- _DATA SHOWN_:
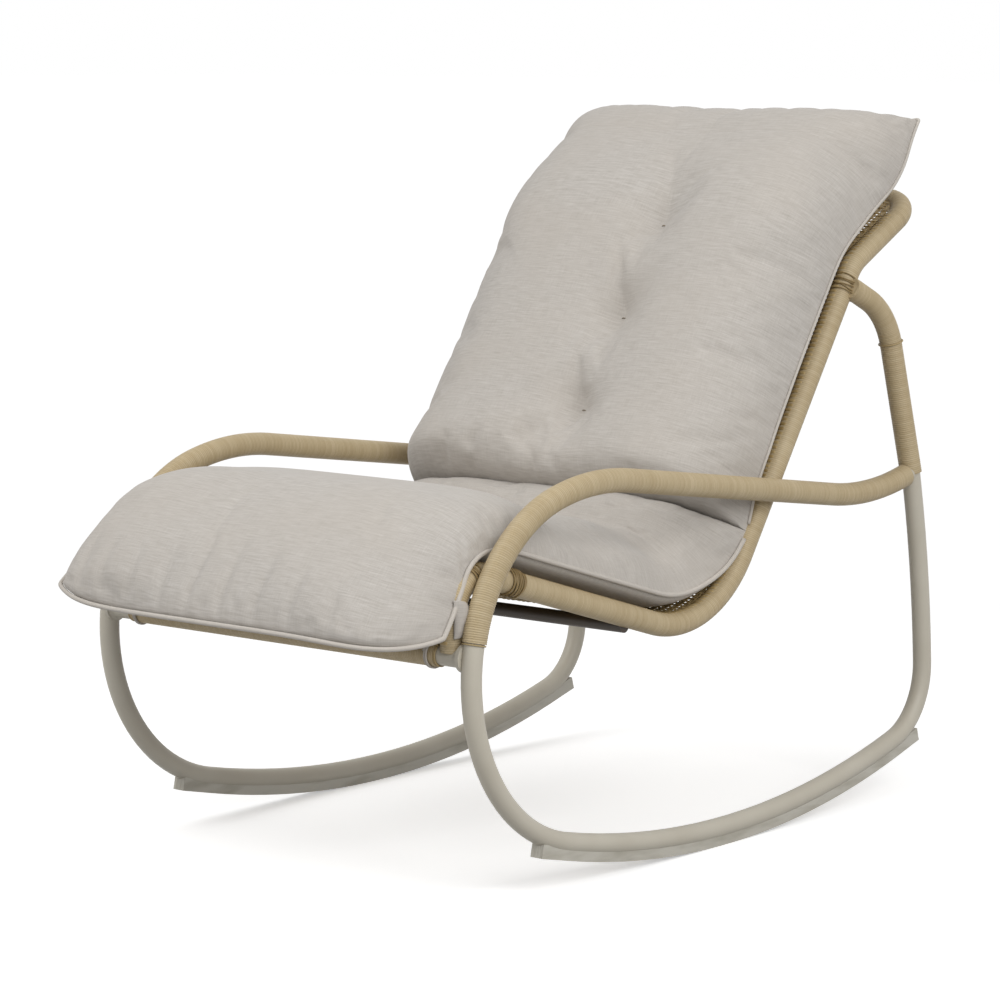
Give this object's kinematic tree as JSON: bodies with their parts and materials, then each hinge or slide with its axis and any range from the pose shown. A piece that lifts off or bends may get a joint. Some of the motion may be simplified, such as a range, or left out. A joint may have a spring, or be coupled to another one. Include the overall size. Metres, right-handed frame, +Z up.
{
  "type": "wicker rocking chair",
  "caption": "Low lounge rocking chair with bent tube side loops, wicker-wound seat and back frame, woven sling and a long tufted pad.",
  "frame": {"origin": "on the floor under the line where the rockers touch it at rest, midway between the two side loops", "axes": "+Z up, +X towards the sitter's left, the chair faces -Y"},
  "size_m": [0.6424, 1.1123, 0.9259],
  "materials": {
    "frame": "satin powder coat",
    "dark_frame": "satin powder coat",
    "wicker": "wound synthetic wicker",
    "strand": "woven synthetic wicker strand",
    "glide": "matte plastic",
    "cushion": "slubbed woven fabric over soft filling",
    "piping": "piping cord covered in the same fabric"
  },
  "bodies": {
    "root": {"left_side_loop": "frame", "right_side_loop": "frame", "left_strut": "frame", "right_strut": "frame", "left_arm_wrap": "wicker", "right_arm_wrap": "wicker", "left_strut_wrap": "wicker", "right_strut_wrap": "wicker", "left_seat_tube": "frame", "right_seat_tube": "frame", "left_seat_wrap": "wicker", "right_seat_wrap": "wicker", "head_rail": "frame", "head_rail_wrap": "wicker", "front_rail": "frame", "front_rail_wrap": "wicker", "rail_welds": "frame", "wrap_end_rings": "strand", "cross_bar": "dark_frame", "left_glide_strip": "glide", "right_glide_strip": "glide", "apron_weave": "strand", "seat_weave": "strand", "back_weave": "strand", "weft_bands": "strand", "seat_panel": "cushion", "back_panel": "cushion", "seat_piping": "piping", "back_piping": "piping"}
  },
  "joints": []
}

- _REQUEST_: Write the number of lines containing the word "materials" and nothing besides it.

- _SOLUTION FOR THIS EXERCISE_: 2